EXERCISE TASK: Repeat each line word for word.

SUPPLIED MATERIAL:
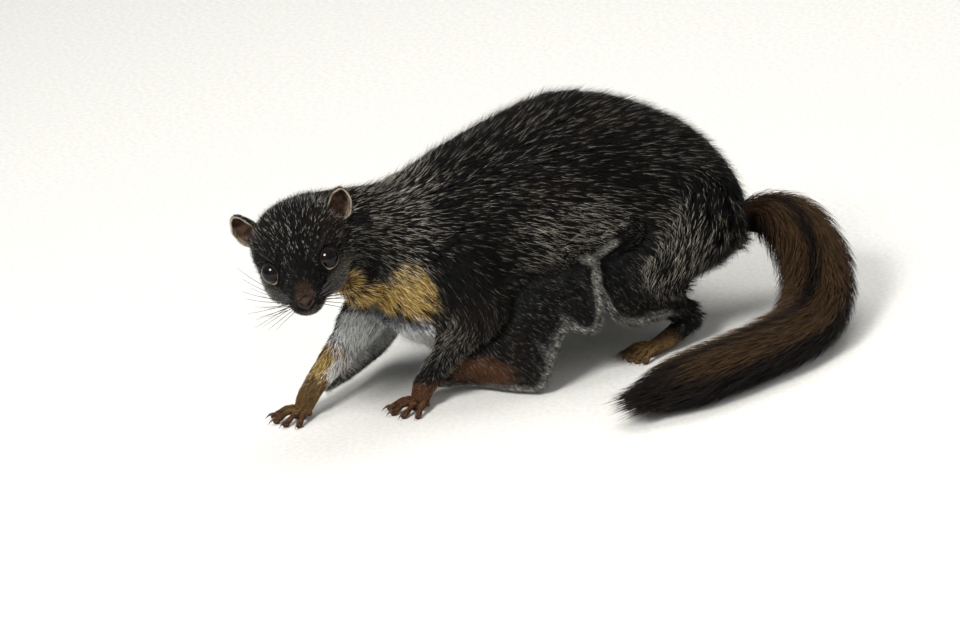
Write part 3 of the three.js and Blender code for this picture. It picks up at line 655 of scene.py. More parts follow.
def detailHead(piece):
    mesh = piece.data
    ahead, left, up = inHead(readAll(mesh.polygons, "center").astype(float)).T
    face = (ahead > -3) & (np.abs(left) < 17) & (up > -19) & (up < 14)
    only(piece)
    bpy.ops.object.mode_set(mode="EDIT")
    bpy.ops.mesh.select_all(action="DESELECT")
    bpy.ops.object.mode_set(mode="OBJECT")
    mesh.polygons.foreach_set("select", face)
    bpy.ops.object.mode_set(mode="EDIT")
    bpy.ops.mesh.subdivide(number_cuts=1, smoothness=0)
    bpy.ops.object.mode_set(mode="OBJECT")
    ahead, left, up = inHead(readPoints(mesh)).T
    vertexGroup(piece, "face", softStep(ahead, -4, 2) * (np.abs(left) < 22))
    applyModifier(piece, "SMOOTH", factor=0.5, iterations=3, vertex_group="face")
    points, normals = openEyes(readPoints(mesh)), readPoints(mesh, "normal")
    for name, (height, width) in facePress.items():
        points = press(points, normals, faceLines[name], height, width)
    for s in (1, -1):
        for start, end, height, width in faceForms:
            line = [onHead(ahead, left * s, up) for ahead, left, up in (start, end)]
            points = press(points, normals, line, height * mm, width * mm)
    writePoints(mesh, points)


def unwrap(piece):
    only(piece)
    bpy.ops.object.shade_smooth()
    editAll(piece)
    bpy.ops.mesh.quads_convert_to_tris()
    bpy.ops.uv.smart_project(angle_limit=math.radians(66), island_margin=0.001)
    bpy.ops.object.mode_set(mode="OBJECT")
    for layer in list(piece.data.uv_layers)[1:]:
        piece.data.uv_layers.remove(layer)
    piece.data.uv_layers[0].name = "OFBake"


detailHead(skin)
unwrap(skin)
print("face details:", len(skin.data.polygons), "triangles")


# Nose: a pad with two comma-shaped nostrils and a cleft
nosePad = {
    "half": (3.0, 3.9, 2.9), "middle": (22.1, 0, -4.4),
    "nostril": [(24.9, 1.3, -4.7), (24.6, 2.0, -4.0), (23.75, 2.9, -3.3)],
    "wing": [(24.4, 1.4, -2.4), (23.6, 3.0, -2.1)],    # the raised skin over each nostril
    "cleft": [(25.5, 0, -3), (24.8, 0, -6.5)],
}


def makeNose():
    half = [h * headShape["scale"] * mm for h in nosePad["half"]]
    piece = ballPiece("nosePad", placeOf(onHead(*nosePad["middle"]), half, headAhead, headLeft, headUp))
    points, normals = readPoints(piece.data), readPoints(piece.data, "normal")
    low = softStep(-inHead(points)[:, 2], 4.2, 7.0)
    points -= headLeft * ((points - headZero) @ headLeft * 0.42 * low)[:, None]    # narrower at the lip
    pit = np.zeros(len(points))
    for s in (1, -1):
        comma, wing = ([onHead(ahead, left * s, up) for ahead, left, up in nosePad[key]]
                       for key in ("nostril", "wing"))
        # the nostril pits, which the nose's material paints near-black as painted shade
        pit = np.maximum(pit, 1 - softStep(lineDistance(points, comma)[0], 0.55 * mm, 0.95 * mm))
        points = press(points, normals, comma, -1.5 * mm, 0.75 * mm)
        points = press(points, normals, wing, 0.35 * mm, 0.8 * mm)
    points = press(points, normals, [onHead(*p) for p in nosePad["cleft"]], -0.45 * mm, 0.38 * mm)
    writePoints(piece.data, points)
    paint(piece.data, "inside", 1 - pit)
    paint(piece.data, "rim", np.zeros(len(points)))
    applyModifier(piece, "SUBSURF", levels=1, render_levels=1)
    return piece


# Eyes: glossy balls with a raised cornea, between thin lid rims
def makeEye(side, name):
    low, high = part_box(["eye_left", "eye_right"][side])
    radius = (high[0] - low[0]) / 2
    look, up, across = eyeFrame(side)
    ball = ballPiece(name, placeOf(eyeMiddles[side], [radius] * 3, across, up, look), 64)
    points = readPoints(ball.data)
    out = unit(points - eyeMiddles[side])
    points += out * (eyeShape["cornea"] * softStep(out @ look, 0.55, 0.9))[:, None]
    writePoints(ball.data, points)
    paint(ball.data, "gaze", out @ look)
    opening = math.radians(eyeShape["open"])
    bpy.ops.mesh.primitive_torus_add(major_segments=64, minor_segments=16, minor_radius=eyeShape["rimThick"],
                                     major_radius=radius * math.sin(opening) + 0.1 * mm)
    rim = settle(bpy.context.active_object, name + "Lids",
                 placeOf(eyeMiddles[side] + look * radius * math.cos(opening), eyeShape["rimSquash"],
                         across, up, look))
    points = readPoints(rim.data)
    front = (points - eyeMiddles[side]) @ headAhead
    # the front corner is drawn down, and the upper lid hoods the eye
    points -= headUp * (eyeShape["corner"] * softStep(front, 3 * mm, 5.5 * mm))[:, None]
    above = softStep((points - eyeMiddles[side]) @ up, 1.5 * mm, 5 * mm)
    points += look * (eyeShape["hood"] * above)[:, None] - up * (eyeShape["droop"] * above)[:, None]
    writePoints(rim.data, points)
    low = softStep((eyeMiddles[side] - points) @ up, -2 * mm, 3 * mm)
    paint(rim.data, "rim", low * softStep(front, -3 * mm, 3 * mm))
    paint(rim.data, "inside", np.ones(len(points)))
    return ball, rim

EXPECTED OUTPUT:
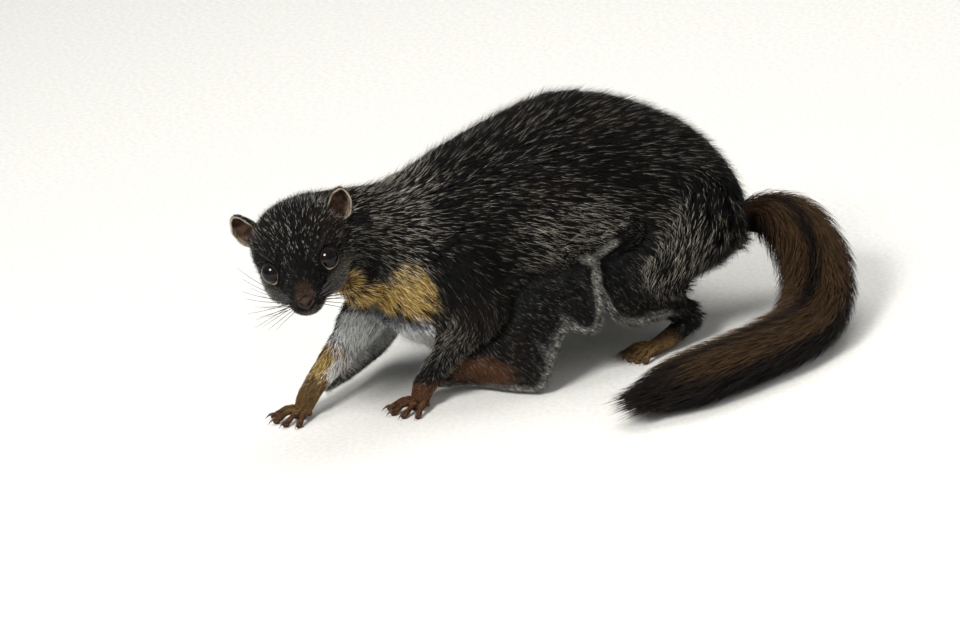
Write part 3 of the three.js and Blender code for this picture. It picks up at line 655 of scene.py. More parts follow.
def detailHead(piece):
    mesh = piece.data
    ahead, left, up = inHead(readAll(mesh.polygons, "center").astype(float)).T
    face = (ahead > -3) & (np.abs(left) < 17) & (up > -19) & (up < 14)
    only(piece)
    bpy.ops.object.mode_set(mode="EDIT")
    bpy.ops.mesh.select_all(action="DESELECT")
    bpy.ops.object.mode_set(mode="OBJECT")
    mesh.polygons.foreach_set("select", face)
    bpy.ops.object.mode_set(mode="EDIT")
    bpy.ops.mesh.subdivide(number_cuts=1, smoothness=0)
    bpy.ops.object.mode_set(mode="OBJECT")
    ahead, left, up = inHead(readPoints(mesh)).T
    vertexGroup(piece, "face", softStep(ahead, -4, 2) * (np.abs(left) < 22))
    applyModifier(piece, "SMOOTH", factor=0.5, iterations=3, vertex_group="face")
    points, normals = openEyes(readPoints(mesh)), readPoints(mesh, "normal")
    for name, (height, width) in facePress.items():
        points = press(points, normals, faceLines[name], height, width)
    for s in (1, -1):
        for start, end, height, width in faceForms:
            line = [onHead(ahead, left * s, up) for ahead, left, up in (start, end)]
            points = press(points, normals, line, height * mm, width * mm)
    writePoints(mesh, points)


def unwrap(piece):
    only(piece)
    bpy.ops.object.shade_smooth()
    editAll(piece)
    bpy.ops.mesh.quads_convert_to_tris()
    bpy.ops.uv.smart_project(angle_limit=math.radians(66), island_margin=0.001)
    bpy.ops.object.mode_set(mode="OBJECT")
    for layer in list(piece.data.uv_layers)[1:]:
        piece.data.uv_layers.remove(layer)
    piece.data.uv_layers[0].name = "OFBake"


detailHead(skin)
unwrap(skin)
print("face details:", len(skin.data.polygons), "triangles")


# Nose: a pad with two comma-shaped nostrils and a cleft
nosePad = {
    "half": (3.0, 3.9, 2.9), "middle": (22.1, 0, -4.4),
    "nostril": [(24.9, 1.3, -4.7), (24.6, 2.0, -4.0), (23.75, 2.9, -3.3)],
    "wing": [(24.4, 1.4, -2.4), (23.6, 3.0, -2.1)],    # the raised skin over each nostril
    "cleft": [(25.5, 0, -3), (24.8, 0, -6.5)],
}


def makeNose():
    half = [h * headShape["scale"] * mm for h in nosePad["half"]]
    piece = ballPiece("nosePad", placeOf(onHead(*nosePad["middle"]), half, headAhead, headLeft, headUp))
    points, normals = readPoints(piece.data), readPoints(piece.data, "normal")
    low = softStep(-inHead(points)[:, 2], 4.2, 7.0)
    points -= headLeft * ((points - headZero) @ headLeft * 0.42 * low)[:, None]    # narrower at the lip
    pit = np.zeros(len(points))
    for s in (1, -1):
        comma, wing = ([onHead(ahead, left * s, up) for ahead, left, up in nosePad[key]]
                       for key in ("nostril", "wing"))
        # the nostril pits, which the nose's material paints near-black as painted shade
        pit = np.maximum(pit, 1 - softStep(lineDistance(points, comma)[0], 0.55 * mm, 0.95 * mm))
        points = press(points, normals, comma, -1.5 * mm, 0.75 * mm)
        points = press(points, normals, wing, 0.35 * mm, 0.8 * mm)
    points = press(points, normals, [onHead(*p) for p in nosePad["cleft"]], -0.45 * mm, 0.38 * mm)
    writePoints(piece.data, points)
    paint(piece.data, "inside", 1 - pit)
    paint(piece.data, "rim", np.zeros(len(points)))
    applyModifier(piece, "SUBSURF", levels=1, render_levels=1)
    return piece


# Eyes: glossy balls with a raised cornea, between thin lid rims
def makeEye(side, name):
    low, high = part_box(["eye_left", "eye_right"][side])
    radius = (high[0] - low[0]) / 2
    look, up, across = eyeFrame(side)
    ball = ballPiece(name, placeOf(eyeMiddles[side], [radius] * 3, across, up, look), 64)
    points = readPoints(ball.data)
    out = unit(points - eyeMiddles[side])
    points += out * (eyeShape["cornea"] * softStep(out @ look, 0.55, 0.9))[:, None]
    writePoints(ball.data, points)
    paint(ball.data, "gaze", out @ look)
    opening = math.radians(eyeShape["open"])
    bpy.ops.mesh.primitive_torus_add(major_segments=64, minor_segments=16, minor_radius=eyeShape["rimThick"],
                                     major_radius=radius * math.sin(opening) + 0.1 * mm)
    rim = settle(bpy.context.active_object, name + "Lids",
                 placeOf(eyeMiddles[side] + look * radius * math.cos(opening), eyeShape["rimSquash"],
                         across, up, look))
    points = readPoints(rim.data)
    front = (points - eyeMiddles[side]) @ headAhead
    # the front corner is drawn down, and the upper lid hoods the eye
    points -= headUp * (eyeShape["corner"] * softStep(front, 3 * mm, 5.5 * mm))[:, None]
    above = softStep((points - eyeMiddles[side]) @ up, 1.5 * mm, 5 * mm)
    points += look * (eyeShape["hood"] * above)[:, None] - up * (eyeShape["droop"] * above)[:, None]
    writePoints(rim.data, points)
    low = softStep((eyeMiddles[side] - points) @ up, -2 * mm, 3 * mm)
    paint(rim.data, "rim", low * softStep(front, -3 * mm, 3 * mm))
    paint(rim.data, "inside", np.ones(len(points)))
    return ball, rim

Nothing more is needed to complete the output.